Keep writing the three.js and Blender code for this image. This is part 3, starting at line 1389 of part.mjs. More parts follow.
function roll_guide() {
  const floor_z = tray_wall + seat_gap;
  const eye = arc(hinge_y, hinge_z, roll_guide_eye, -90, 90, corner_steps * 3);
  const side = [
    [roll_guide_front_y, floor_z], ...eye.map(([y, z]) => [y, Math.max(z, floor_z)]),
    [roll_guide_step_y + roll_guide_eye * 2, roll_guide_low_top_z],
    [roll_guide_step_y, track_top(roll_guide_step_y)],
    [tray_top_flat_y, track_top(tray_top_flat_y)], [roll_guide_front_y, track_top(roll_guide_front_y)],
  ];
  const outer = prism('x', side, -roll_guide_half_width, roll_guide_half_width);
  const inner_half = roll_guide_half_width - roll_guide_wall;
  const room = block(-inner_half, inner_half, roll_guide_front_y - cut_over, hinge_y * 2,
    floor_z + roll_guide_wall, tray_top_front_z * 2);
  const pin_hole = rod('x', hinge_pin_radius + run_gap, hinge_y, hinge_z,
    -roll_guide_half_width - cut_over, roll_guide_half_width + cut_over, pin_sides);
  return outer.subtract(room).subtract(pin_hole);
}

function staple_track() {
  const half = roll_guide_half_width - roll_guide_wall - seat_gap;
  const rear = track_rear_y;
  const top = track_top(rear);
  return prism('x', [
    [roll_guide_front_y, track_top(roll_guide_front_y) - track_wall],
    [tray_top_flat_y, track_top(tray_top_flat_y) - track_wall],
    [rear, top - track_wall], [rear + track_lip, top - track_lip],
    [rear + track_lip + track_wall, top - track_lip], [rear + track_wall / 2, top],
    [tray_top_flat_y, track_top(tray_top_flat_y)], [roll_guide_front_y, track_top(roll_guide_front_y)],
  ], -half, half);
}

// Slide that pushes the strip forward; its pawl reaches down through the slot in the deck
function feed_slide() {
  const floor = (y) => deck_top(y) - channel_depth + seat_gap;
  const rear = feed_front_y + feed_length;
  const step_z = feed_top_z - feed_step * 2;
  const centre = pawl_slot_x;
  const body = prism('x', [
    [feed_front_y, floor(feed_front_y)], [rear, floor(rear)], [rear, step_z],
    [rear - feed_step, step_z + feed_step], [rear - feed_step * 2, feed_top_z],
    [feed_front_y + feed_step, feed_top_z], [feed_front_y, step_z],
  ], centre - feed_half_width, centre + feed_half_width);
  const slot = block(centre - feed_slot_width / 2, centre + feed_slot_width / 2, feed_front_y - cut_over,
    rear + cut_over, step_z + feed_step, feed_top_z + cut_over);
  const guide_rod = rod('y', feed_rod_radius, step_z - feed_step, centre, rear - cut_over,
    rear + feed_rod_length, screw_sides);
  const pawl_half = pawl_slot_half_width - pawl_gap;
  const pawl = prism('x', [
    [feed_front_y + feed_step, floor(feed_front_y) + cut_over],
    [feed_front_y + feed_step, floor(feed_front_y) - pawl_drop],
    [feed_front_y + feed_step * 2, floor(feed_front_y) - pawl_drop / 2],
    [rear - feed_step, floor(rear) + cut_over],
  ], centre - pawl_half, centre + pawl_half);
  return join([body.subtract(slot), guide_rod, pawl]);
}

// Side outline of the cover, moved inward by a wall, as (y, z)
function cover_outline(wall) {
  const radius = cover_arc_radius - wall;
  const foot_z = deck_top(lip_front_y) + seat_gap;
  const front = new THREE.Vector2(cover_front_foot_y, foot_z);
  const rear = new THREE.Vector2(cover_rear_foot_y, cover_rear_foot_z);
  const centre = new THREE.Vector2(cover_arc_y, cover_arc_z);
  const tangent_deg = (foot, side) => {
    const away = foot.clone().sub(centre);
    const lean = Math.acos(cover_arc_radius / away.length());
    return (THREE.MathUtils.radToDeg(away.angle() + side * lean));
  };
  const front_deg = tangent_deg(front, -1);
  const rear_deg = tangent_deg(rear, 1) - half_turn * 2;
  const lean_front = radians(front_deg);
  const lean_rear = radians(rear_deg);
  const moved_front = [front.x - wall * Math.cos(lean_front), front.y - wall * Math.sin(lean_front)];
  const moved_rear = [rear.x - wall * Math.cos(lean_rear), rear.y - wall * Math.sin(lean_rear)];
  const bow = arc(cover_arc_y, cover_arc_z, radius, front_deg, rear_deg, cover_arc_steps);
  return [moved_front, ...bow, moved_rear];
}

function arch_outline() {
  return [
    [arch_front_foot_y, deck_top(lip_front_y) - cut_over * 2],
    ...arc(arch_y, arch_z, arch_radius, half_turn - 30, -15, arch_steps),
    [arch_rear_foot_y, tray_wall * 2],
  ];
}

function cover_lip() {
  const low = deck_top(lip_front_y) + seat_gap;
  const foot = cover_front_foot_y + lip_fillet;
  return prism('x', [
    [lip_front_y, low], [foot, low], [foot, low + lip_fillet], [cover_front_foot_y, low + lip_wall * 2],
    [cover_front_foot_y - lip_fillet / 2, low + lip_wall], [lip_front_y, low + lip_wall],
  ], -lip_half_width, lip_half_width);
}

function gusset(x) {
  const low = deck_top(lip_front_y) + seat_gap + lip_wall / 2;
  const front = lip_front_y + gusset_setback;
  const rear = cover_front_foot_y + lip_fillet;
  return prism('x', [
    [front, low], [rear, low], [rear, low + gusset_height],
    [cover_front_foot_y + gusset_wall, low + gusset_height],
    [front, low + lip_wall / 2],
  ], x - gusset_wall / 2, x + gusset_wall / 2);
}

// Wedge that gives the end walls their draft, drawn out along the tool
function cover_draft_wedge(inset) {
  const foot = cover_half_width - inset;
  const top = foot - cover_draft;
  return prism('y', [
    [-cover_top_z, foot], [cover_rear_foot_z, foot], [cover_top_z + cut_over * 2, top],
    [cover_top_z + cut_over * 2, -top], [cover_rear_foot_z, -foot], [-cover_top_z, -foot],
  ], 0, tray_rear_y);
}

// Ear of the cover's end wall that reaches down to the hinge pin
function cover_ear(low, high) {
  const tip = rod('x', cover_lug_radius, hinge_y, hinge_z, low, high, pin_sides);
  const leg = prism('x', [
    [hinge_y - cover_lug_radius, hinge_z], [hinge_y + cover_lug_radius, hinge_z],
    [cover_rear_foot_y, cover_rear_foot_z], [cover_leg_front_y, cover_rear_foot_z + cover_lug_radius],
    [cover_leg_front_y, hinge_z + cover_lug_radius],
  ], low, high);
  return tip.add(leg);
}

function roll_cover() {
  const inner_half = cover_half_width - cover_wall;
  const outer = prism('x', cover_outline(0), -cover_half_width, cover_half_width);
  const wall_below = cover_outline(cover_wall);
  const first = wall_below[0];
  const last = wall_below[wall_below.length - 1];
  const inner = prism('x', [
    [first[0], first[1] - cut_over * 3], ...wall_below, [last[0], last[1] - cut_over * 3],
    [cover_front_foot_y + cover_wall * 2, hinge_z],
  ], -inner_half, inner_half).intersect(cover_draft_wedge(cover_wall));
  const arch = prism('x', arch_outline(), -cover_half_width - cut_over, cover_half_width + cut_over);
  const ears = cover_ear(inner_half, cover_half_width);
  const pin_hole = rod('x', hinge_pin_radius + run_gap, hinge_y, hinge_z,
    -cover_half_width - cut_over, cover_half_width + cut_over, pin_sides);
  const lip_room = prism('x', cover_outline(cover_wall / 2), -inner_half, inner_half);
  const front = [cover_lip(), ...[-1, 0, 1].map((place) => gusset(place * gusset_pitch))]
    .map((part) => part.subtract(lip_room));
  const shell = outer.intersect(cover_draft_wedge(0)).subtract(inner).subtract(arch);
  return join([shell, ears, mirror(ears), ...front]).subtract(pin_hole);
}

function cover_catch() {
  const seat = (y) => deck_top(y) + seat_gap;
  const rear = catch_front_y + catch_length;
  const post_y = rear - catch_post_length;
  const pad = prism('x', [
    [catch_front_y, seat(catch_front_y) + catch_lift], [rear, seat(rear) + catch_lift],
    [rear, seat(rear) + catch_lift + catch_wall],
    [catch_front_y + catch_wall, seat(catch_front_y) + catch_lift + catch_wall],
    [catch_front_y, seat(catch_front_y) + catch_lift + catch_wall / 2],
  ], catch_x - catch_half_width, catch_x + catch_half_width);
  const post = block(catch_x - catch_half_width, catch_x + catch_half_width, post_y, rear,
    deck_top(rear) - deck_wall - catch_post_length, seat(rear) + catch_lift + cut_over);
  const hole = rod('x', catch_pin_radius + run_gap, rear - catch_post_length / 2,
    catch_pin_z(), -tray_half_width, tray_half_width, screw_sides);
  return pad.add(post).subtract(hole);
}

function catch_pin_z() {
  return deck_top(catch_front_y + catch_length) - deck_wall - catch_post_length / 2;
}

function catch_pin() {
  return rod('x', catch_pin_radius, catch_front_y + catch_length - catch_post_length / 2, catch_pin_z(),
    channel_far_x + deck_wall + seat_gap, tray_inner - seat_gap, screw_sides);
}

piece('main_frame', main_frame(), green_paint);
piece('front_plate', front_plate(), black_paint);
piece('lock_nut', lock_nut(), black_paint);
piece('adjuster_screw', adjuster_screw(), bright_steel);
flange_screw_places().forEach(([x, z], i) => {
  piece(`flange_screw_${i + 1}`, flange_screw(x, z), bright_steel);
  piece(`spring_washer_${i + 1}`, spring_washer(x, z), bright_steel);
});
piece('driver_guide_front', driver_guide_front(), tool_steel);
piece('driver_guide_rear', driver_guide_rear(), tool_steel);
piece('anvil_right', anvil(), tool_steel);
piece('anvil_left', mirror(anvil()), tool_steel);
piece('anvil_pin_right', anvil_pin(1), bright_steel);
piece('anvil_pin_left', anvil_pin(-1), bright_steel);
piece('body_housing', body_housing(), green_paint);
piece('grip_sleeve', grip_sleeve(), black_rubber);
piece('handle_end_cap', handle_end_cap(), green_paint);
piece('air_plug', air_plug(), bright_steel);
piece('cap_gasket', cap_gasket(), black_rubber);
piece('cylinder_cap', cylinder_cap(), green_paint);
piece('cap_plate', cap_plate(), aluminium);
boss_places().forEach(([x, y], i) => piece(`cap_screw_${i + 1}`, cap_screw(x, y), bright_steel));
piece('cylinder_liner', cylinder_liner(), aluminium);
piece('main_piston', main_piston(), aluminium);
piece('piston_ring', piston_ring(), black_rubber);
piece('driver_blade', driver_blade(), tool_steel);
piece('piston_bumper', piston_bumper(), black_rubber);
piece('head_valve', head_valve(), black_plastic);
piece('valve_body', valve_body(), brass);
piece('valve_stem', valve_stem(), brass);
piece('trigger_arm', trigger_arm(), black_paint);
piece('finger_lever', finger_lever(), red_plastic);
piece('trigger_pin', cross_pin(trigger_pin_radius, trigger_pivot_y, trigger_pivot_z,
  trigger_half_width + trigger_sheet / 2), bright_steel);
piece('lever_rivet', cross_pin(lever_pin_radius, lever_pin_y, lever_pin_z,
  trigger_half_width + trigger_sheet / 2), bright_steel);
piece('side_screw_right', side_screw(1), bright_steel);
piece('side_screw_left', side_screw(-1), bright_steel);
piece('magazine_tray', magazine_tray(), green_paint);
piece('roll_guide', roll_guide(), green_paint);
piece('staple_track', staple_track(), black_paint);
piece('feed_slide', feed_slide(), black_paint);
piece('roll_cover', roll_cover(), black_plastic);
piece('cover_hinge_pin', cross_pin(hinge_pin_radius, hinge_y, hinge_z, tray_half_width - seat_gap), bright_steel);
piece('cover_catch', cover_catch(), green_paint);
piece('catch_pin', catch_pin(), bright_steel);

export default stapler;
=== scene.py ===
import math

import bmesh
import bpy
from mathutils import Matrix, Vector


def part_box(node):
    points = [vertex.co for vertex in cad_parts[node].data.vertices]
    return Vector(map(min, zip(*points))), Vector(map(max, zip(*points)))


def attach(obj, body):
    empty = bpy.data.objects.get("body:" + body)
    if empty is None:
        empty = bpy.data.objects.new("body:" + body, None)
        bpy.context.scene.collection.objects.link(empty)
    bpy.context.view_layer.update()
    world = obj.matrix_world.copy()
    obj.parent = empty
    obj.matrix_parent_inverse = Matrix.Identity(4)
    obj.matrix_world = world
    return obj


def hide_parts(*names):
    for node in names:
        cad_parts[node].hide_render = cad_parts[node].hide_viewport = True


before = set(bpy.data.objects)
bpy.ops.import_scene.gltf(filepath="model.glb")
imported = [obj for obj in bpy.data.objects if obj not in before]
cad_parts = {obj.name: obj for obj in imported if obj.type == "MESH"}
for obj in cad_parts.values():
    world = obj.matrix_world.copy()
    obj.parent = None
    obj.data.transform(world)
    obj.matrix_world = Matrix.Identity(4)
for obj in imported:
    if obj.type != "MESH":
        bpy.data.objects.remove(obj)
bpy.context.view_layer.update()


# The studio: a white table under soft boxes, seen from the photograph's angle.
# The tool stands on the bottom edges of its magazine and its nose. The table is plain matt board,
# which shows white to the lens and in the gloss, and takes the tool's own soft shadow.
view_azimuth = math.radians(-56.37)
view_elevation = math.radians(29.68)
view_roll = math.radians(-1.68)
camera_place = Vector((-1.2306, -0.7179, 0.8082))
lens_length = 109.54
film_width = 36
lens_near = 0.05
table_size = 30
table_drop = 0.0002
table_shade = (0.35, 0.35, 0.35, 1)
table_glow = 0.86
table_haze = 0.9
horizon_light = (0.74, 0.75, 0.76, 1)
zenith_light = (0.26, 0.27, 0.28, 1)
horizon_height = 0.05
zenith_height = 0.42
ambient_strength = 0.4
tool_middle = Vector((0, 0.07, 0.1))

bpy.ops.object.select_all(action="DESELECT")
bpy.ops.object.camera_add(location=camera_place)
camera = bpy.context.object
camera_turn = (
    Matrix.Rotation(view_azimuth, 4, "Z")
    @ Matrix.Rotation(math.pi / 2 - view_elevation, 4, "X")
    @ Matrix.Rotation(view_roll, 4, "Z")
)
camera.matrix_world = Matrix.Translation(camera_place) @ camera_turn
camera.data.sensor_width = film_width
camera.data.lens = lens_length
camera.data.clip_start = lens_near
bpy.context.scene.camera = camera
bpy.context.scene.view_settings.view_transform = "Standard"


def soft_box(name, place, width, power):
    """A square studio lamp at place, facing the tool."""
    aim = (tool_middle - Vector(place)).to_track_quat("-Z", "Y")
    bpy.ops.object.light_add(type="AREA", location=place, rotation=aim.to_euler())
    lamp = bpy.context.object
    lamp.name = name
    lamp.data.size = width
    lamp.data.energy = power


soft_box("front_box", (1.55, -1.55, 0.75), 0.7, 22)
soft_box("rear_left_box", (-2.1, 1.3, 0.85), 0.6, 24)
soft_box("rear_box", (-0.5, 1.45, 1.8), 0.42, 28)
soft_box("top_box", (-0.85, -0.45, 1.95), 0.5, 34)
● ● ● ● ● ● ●
### What to do
Exactly the lines from the line containing "piece('magazine_tray', magazine_tray(), green_paint);" to the line containing "for node in", both included, are to be set down; no other line belongs in the answer.

### Answer to the problem
piece('magazine_tray', magazine_tray(), green_paint);
piece('roll_guide', roll_guide(), green_paint);
piece('staple_track', staple_track(), black_paint);
piece('feed_slide', feed_slide(), black_paint);
piece('roll_cover', roll_cover(), black_plastic);
piece('cover_hinge_pin', cross_pin(hinge_pin_radius, hinge_y, hinge_z, tray_half_width - seat_gap), bright_steel);
piece('cover_catch', cover_catch(), green_paint);
piece('catch_pin', catch_pin(), bright_steel);

export default stapler;
=== scene.py ===
import math

import bmesh
import bpy
from mathutils import Matrix, Vector


def part_box(node):
    points = [vertex.co for vertex in cad_parts[node].data.vertices]
    return Vector(map(min, zip(*points))), Vector(map(max, zip(*points)))


def attach(obj, body):
    empty = bpy.data.objects.get("body:" + body)
    if empty is None:
        empty = bpy.data.objects.new("body:" + body, None)
        bpy.context.scene.collection.objects.link(empty)
    bpy.context.view_layer.update()
    world = obj.matrix_world.copy()
    obj.parent = empty
    obj.matrix_parent_inverse = Matrix.Identity(4)
    obj.matrix_world = world
    return obj


def hide_parts(*names):
    for node in names:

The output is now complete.